Who owns the Malacca Strait?

Just two days after Indonesia hosted a two-day international discussion on maritime security, the International Maritime Bureau again urged Indonesia to increase patrols in its waters to clamp down on piracy.

According to the Associated Press, the global maritime watchdog issued the warning after sea pirates attacked a Malaysian barge on Aug. 13 in the Malacca Strait. Two Indonesian sailors were released after the pirates received a ransom. It was the third such incident this year alone.

Indonesia, Malaysia and Singapore are the littoral states of the Malacca Strait, one of the world's busiest shipping lanes. Indonesia controls the majority of the sea lane. Singapore controls the smallest area of the strait, but the city-state enjoys the biggest economic benefit from shipping activities.

Indonesia is often cited as the main source of pirates operating in the Malacca Strait. But it is very firm in its position that all three of the countries are fully responsible for security in the strait.

However, Indonesia lacks the capacity to exercise its duties because its Navy is smaller and not as well equipped as the navies of Malaysia and Singapore.

Other countries -- no matter how vital the security of the strait is for their economies -- can only provide technical assistance to help Indonesia, Malaysia and Singapore ensure safe and secure passage through the 805-kilometer shipping lane.

While we fully support the sovereignty of the three countries, we also want to remind them that all stakeholders in the strait have the right to play a role in ensuring the safety of this vital waterway. Major Asian economic powers like Japan and China want more of a role in patrolling the waters, because they depend on the strait for the transportation of commodities like oil and gas.

During his summit with President Susilo Bambang Yudhoyono in Jakarta last week, Japanese Prime Minister Shinzo Abe reportedly raised his concerns over security in the Malacca Strait and tried to persuade Yudhoyono to soften Indonesia's opposition to foreign vessels helping to patrol the strait.

Indonesia can not simply claim sovereignty and reject any foreign presence in the strait, especially when it remains the main base for pirates there and has so far failed to ensure safe passage through its waters.

It is also difficult simply to dismiss whispers overseas -- although there is no evidence --- that rogue elements of the Indonesian Navy turn a blind eye to activities of pirates for a cut of the profit.

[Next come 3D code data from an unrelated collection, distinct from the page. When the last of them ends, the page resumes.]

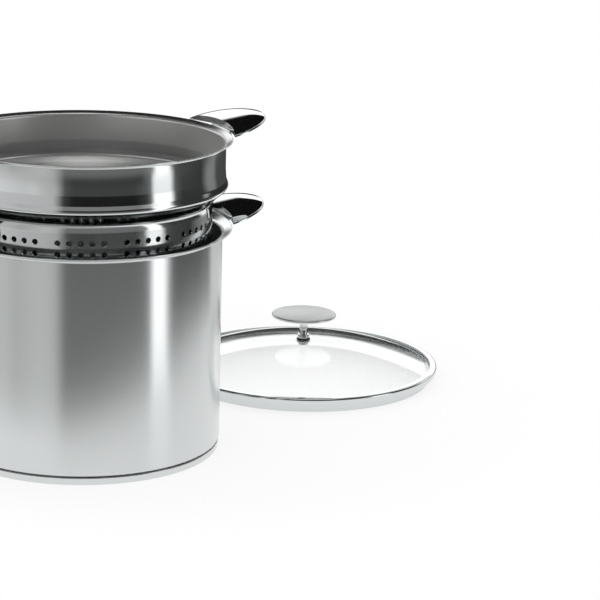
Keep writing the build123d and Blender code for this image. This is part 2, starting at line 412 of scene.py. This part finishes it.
path = [(0, 0), (pot["capRadius"], 0), (pot["capRadius"], pot["capTop"])]
outline = sheetOutline(path, [pot["capBend"]], pot["capWall"], pot["capWall"] * lipShare)
cap = turnPiece("potBaseCap", outline, closed=False)
dress(cap, mirror, "pot", "pot_base_cap")
recoat("pot_heat_spreader", aluminium)
print("pot made")


# Depths are measured down from the insert's rim
insert = {
    "rim": 0.2756, "height": 0.214, "rimRadius": 0.1282, "wall": 0.0009, "collarRadius": 0.1220,
    "collarDepth": 0.026, "swellRadius": 0.1227, "swellDepth": 0.0345, "beadRadius": 0.1251,
    "beadDepth": 0.0407, "ledgeRadius": 0.118, "ledgeDepth": 0.0460, "coveDepth": 0.0535,
    "seamDepth": 0.0605, "basketRadius": 0.111, "cornerBend": 0.012,
    "bends": (0.011, 0.004, 0.004, 0.004, 0.02, 0.002),
}


def insertZ(depth):
    return insert["rim"] - depth


path = [
    (insert["basketRadius"], insertZ(insert["seamDepth"])),
    (insert["basketRadius"], insertZ(insert["coveDepth"])),
    (insert["ledgeRadius"], insertZ(insert["ledgeDepth"])),
    (insert["beadRadius"], insertZ(insert["beadDepth"])),
    (insert["swellRadius"], insertZ(insert["swellDepth"])),
    (insert["collarRadius"], insertZ(insert["collarDepth"])),
]
path += flare(
    insert["collarRadius"], insert["rimRadius"], insert["rim"], insert["wall"], pot["slope"],
)
outline = sheetOutline(path, insert["bends"], insert["wall"], insert["wall"] * lipShare)
collar = turnPiece("insertCollar", outline)
dress(collar, collarSteel, "insert", "insert_collar")

holes = {
    "radius": 0.0026, "groups": 12, "inGroup": 5, "turn": math.radians(-7.5), "firstDepth": 0.0686,
    "pitch": 0.00975, "bands": 3, "bandRows": 2, "gapRows": 3, "sides": 16, "cellCuts": 4,
    "reach": 0.45, "rings": 3, "ringPitch": 0.026, "firstRing": 6, "drillSides": 20,
    "drillDepth": 0.006,
}
cellWidth = 2 * math.pi * insert["basketRadius"] / (holes["groups"] * (holes["inGroup"] + 1))


# One flat cell of the wall. A hole is made by drawing its inner edges in to a circle
def wallCell(rows, withHole):
    deselectAll()
    bpy.ops.mesh.primitive_grid_add(
        x_subdivisions=holes["cellCuts"], y_subdivisions=rows, size=1, location=(0, 0, 0),
    )
    cell = bpy.context.object
    bpy.ops.object.mode_set(mode="EDIT")
    bpy.ops.transform.resize(value=(cellWidth, holes["pitch"], 1))
    if withHole:
        bpy.ops.mesh.select_mode(type="VERT")
        bpy.ops.mesh.select_all(action="DESELECT")
        bpy.ops.object.mode_set(mode="OBJECT")
        reach = (cellWidth * holes["reach"], holes["pitch"] * holes["reach"])
        for vertex in cell.data.vertices:
            vertex.select = abs(vertex.co.x) < reach[0] and abs(vertex.co.y) < reach[1]
        bpy.ops.object.mode_set(mode="EDIT")
        bpy.ops.mesh.delete(type="VERT")
        bpy.ops.mesh.select_all(action="SELECT")
        bpy.ops.mesh.extrude_edges_move()
        bpy.ops.object.mode_set(mode="OBJECT")
        step = 2 * math.pi / holes["sides"]
        for vertex in cell.data.vertices:
            if vertex.select:
                turn = round(math.atan2(vertex.co.y, vertex.co.x) / step) * step
                vertex.co = (holes["radius"] * math.cos(turn), holes["radius"] * math.sin(turn), 0)
    else:
        bpy.ops.object.mode_set(mode="OBJECT")
    return cell


def repeat(piece, count, x=0.0, y=0.0):
    applyModifier(
        piece, "ARRAY", count=count, use_relative_offset=False, use_constant_offset=True,
        constant_offset_displace=(x, y, 0),
    )


def moveTo(piece, move, turn=(0, 0, 0)):
    deselectAll()
    piece.select_set(True)
    bpy.context.view_layer.objects.active = piece
    piece.location, piece.rotation_euler = move, turn
    bpy.ops.object.transform_apply(location=True, rotation=True, scale=True)


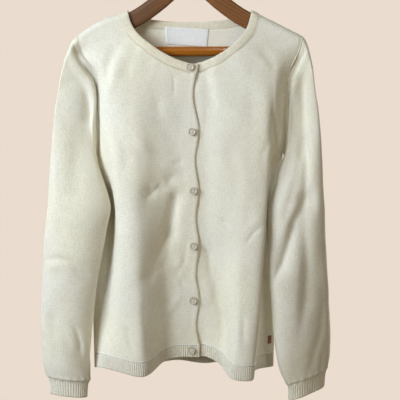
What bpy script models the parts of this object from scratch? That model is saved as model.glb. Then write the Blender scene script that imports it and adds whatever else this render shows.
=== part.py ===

As long as Indonesia remains unable to play a credible and sustainable role in maintaining security and safety in the Malacca Strait, it will remain difficult for other countries with strong economic and political interests in the waterway simply to entrust Indonesia, Malaysia and Singapore to handle security responsibilities.

The three states have every right to maintain their sovereignty over the strait, for their commercial and security interests. They also have the rights to ask for more economic benefits from the foreign parties.

But as long as piracy and other security problems remain a concern, it will be nearly impossible for them to continue rejecting the presence of foreign powers in the strait.

Indonesia should not be overly rigid in maintaining its territorial sovereignty when a more flexible approach can yield greater benefits, especially in terms of economic advantages and safer passage through the strait for the international community.